Once you have found your trading style then, one of the essential tasks is already taken! Next, it is important to select a market that matches your trading style.

If you have chosen to scalp, then choose the markets that match your trading style! In order to scalp, you must choose futures contracts and use the order book, period!

Learn more about scalping here.

3: Be equipped like a pro trader!

Many beginners in trading are not willing to pay money for pro trading platforms… I must admit that I don’t quite understand this reluctance to have the right tools to work professionally. In all businesses you have to be well equipped to work as efficiently as possible! So why should it be different in trading?

Yes, some software are expensive, but if you are poorly equipped, you will lose a lot more money trading with amateur software, rather than investing in professional tools.

When I talk about professional tools, I’m not talking about the famous trading systems! I’m talking about tools that pro traders use on a daily basis.

Private investment funds and big banks, don’t use free trading platforms like the ones offered by the many brokers that advertise for individuals!

I invite you to Google search: “Trading Floor” / “Hedge fund” images. Take a good look at what pro traders have on their screens. You will not find “Web” platforms, let alone traders who trade the markets with a smart phone.

Did you know that brokers who offer free platforms and free real-time market data are re-quoting to their advantage? Nothing in life is free, these brokers have to make a living from somewhere.

4: The right broker!

It strikes me how new traders don’t do enough research before opening an account with a broker!

The right choice of broker is a pillar of your success! The role of a broker at the base is to be the intermediary between you and the markets. For the service the broker provides you must pay a commission.

Under no circumstances should your broker give you money for free according to the amount of money you deposit with him.

Here are some points to recognise a fraudulent broker:

– The Broker offers you to make deposits with a credit card.

– The Broker offers you extra money depending on the amount deposited.

– The Broker’s office and website are located in countries with a reputation for fraud (mostly Cyprus).

– Brokers who offer you to “copy” the best traders.

– Read the many comments on the Internet. If some people report that in order to withdraw their money they had to wait for months then you better run…

I invite you to visit your country’s financial market authority.

In the US it’s the FRB, the Federal Reserve Board. There you will find a list of fraudulent brokers identified by the FRB.

5: Trading is a serious activity as any other job!

If trading is a hobby for you or a way to show off in front of your friends, then the chances are your success will be short lived.

If trading gives you strong emotions and you are convinced that you are going to make a big move soon…go to the casino, you will have more fun than being alone in front of your screen.

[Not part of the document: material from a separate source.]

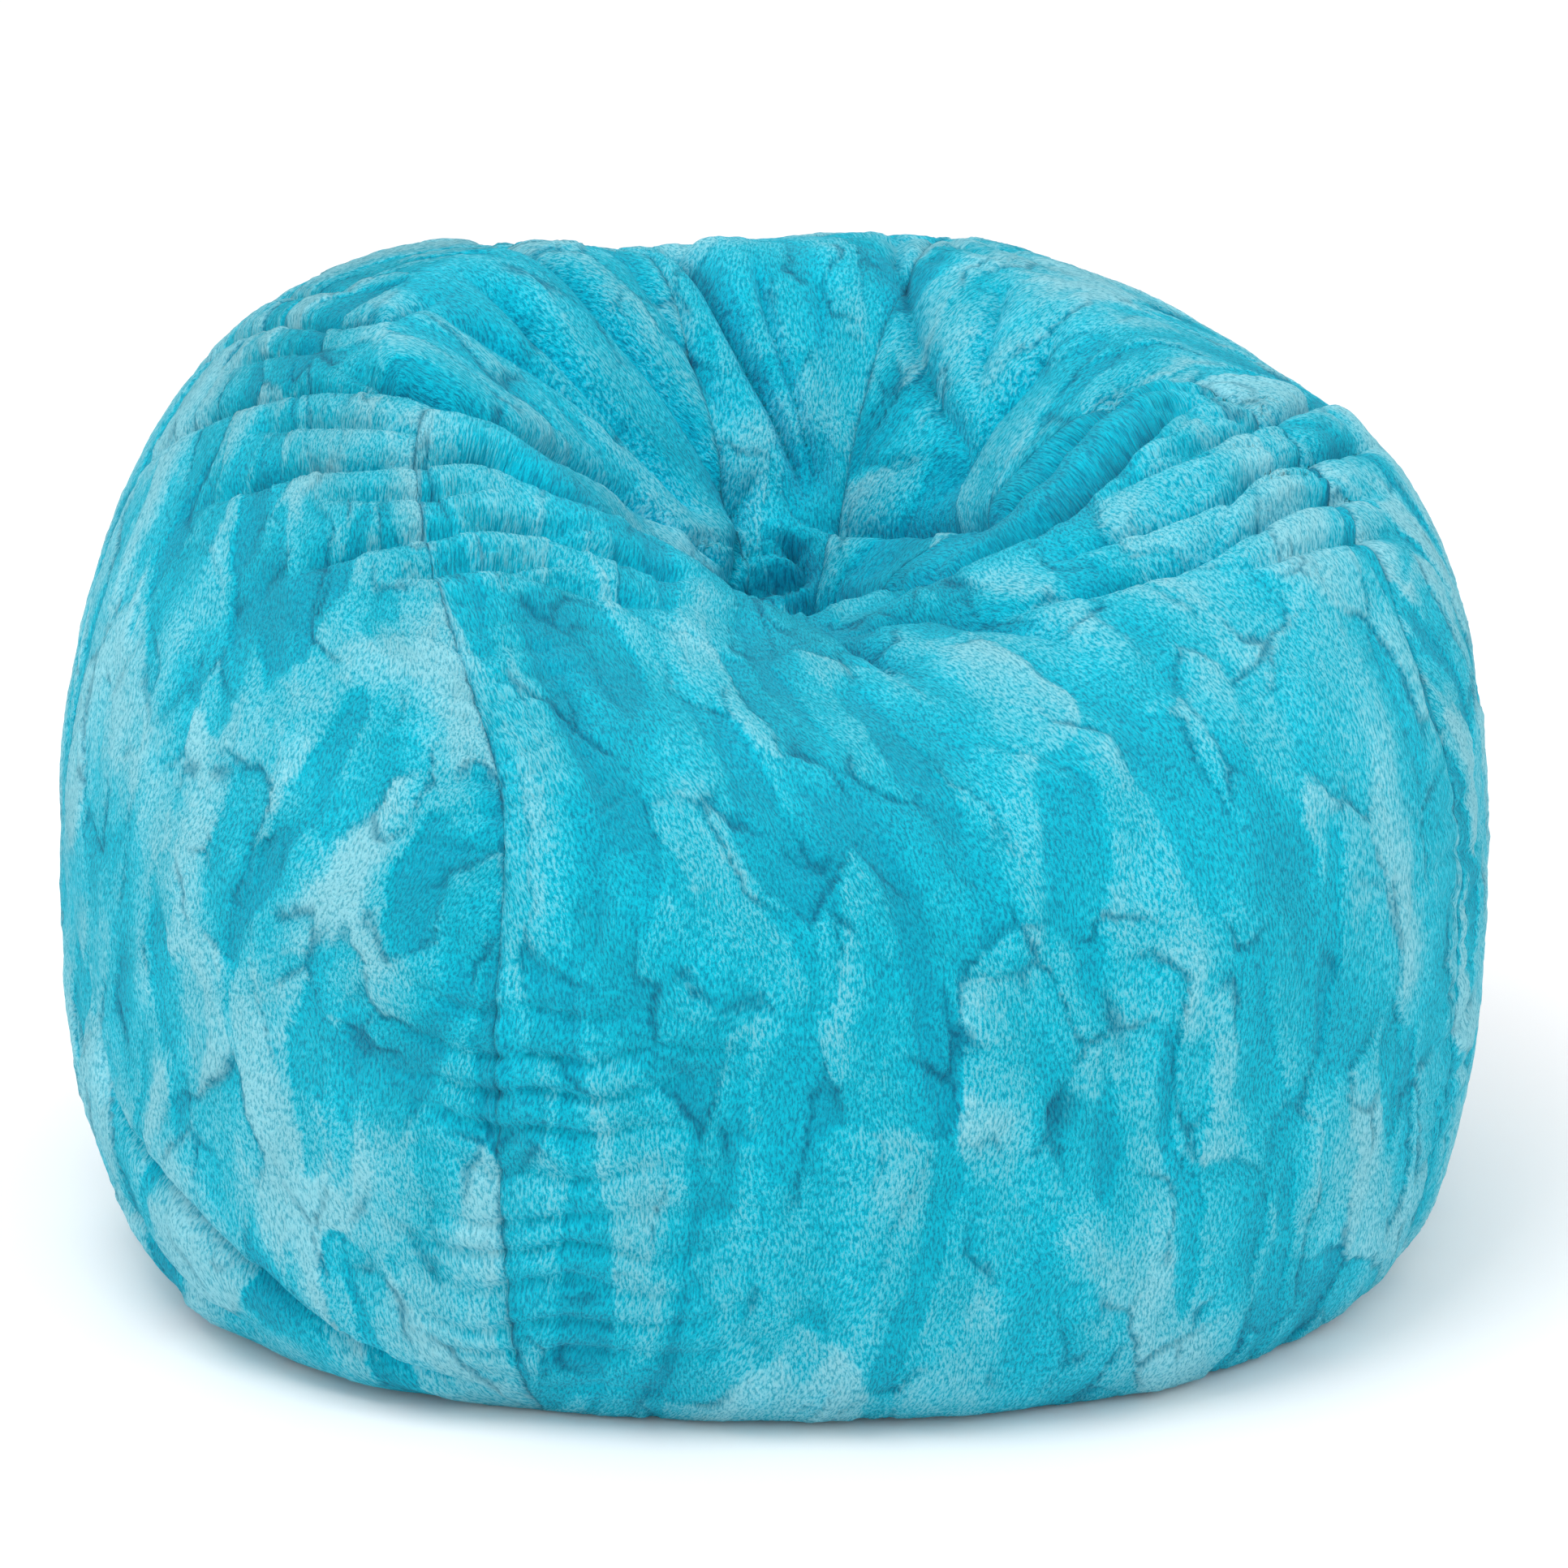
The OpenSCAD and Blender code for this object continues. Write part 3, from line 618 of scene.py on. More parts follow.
def net_faces(counts):
    """Faces of a net whose rows may double their columns from one row to the next."""
    starts = np.concatenate([[0], np.cumsum(np.array(counts) + 1)])
    faces = []
    for j in range(len(counts) - 1):
        a, b = starts[j], starts[j + 1]
        if counts[j] == counts[j + 1]:
            faces += [(a + k, b + k, b + k + 1, a + k + 1) for k in range(counts[j])]
        else:
            faces += [(a + k, b + 2 * k, b + 2 * k + 1, b + 2 * k + 2, a + k + 1) for k in range(counts[j])]
    return faces, starts


def gore_layer(f, i, rows, counts, gap):
    """Azimuth, v and share across of each point of a gore's net, held half a gap back from its seams."""
    v = np.concatenate([np.full(c + 1, r) for r, c in zip(rows, counts)])
    k = np.concatenate([np.linspace(0, 1, c + 1) for c in counts])
    a, b = seam_azimuth(i, v), seam_azimuth(i + 1, v)
    az = a + (b - a) * k
    r, _ = section(f, az, v)
    turn = np.arcsin(np.clip(gap / 2 / r, 0, 0.2))
    return az + np.where(k == 0, turn, np.where(k == 1, -turn, 0)), v, k


def closed_gore(name, i, f, pitch, shape, back):
    """A gore as a closed piece of cloth: shape gives the face's points, attributes and UVs, and back the
    points of its coarser inner side, sewn to the face all round."""
    rows, counts, width, run = gore_rows(f, i, pitch)
    az, v, k = gore_layer(f, i, rows, counts, 0)
    faces, starts = net_faces(counts)
    full = np.repeat(width, counts + 1)
    across = (k - 0.5) * full
    points, attributes = shape(az, v, k, across, full)
    down = np.concatenate([np.full(c + 1, j) for j, c in enumerate(counts)]) * run / (len(rows) - 1)
    inner_counts = [counts[j] // COARSE for j in range(0, len(rows), COARSE)]
    inner_rows = rows[::COARSE]
    inner_az, inner_v, inner_k = gore_layer(f, i, inner_rows, inner_counts, 0.3 * MM)
    inner_points = back(inner_az, inner_v)
    inner_faces, inner_starts = net_faces(inner_counts)
    base = len(points)
    faces += [tuple(base + n for n in reversed(face)) for face in inner_faces]
    inner_starts = inner_starts + base
    for side in (0, 1):
        outer = [int(starts[j] + side * counts[j]) for j in range(len(rows))]
        inner = [int(inner_starts[j] + side * inner_counts[j]) for j in range(len(inner_rows))]
        for j in range(len(inner) - 1):
            strip = outer[j * COARSE:(j + 1) * COARSE + 1]
            loop = strip + [inner[j + 1], inner[j]]
            faces.append(tuple(reversed(loop)) if side == 0 else tuple(loop))
    for end in (0, -1):
        n, m = int(counts[end]), int(inner_counts[end])
        o = int(starts[0 if end == 0 else len(rows) - 1])
        q = int(inner_starts[0 if end == 0 else len(inner_rows) - 1])
        step = n // m
        for k_ in range(m):
            loop = [o + k_ * step + s for s in range(step + 1)] + [q + k_ + 1, q + k_]
            faces.append(tuple(loop) if end == 0 else tuple(reversed(loop)))
    uv = np.stack([across, down], -1)
    inner_width = np.repeat(width[::COARSE], np.array(inner_counts) + 1)
    inner_down = np.concatenate([np.full(c + 1, j * COARSE) for j, c in enumerate(inner_counts)])
    inner_uv = np.stack([(inner_k - 0.5) * inner_width, inner_down * run / (len(rows) - 1)], -1)
    attributes = {key: np.concatenate([a, np.zeros(len(inner_points))]) for key, a in attributes.items()}
    obj = new_piece(name, np.vstack([points, inner_points]), faces, attributes, np.vstack([uv, inner_uv]))
    return obj, (float(width.max()), float(run))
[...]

However, if you see trading as a serious activity, you should definitely undertake trading as if you were starting your own business.

You need to have a plan, realistic goals and a professional way of working…just like in any other business.

6: Train well!

As in any other business, the quality of  training you receive will drastically change your future success. It’s expected that a doctor, an air plane pilot, a plumber, a lawyer etc. must learn their skills.

They all received training taught by people who practised and earned their living from their experiences. Why would the process in trading be different?

It goes without saying that you probably would not trust a lawyer who has taken a $49 training course on the Internet.

We all know that trading is a difficult business. According to some studies, it is as difficult to be a successful trader as it is to be a top athlete.

How do you choose your training?

-The training centre/instructor must make a living from trading.

-Training must be reasonably expensive! I can assure you that a training at 49$ or 99$ will bring you nothing more than what is available for free on the Internet.

-Trades must be made on real accounts!

-The instructor is available to you for questions you may have before, during and after the training.

-The training centre/instructor should not make you a promise that you will become a millionaire in a few days or that you will make incredible profits such as transforming $500 into $1.8 million.

7: Practise, practise and practise again!

A good training will give you a solid foundation, as well as a structured work method. The rest of your success is up to you!

Don’t think that at the end of your training you will be working 10 minutes a day and earn your living. With time and experience you will spend less time in front of your screens.

It is worth it! I remember when I started out, it took me several hours, now it only takes me a few minutes. Nothing miraculous, it’s just experience and a lot of effort for several years.

Don’t forget that behind every trader who makes a living from trading there is a lot of work.You can be a successful trader too.

The only question you have to ask yourself before starting your journey is: are you ready to work and do things the right way?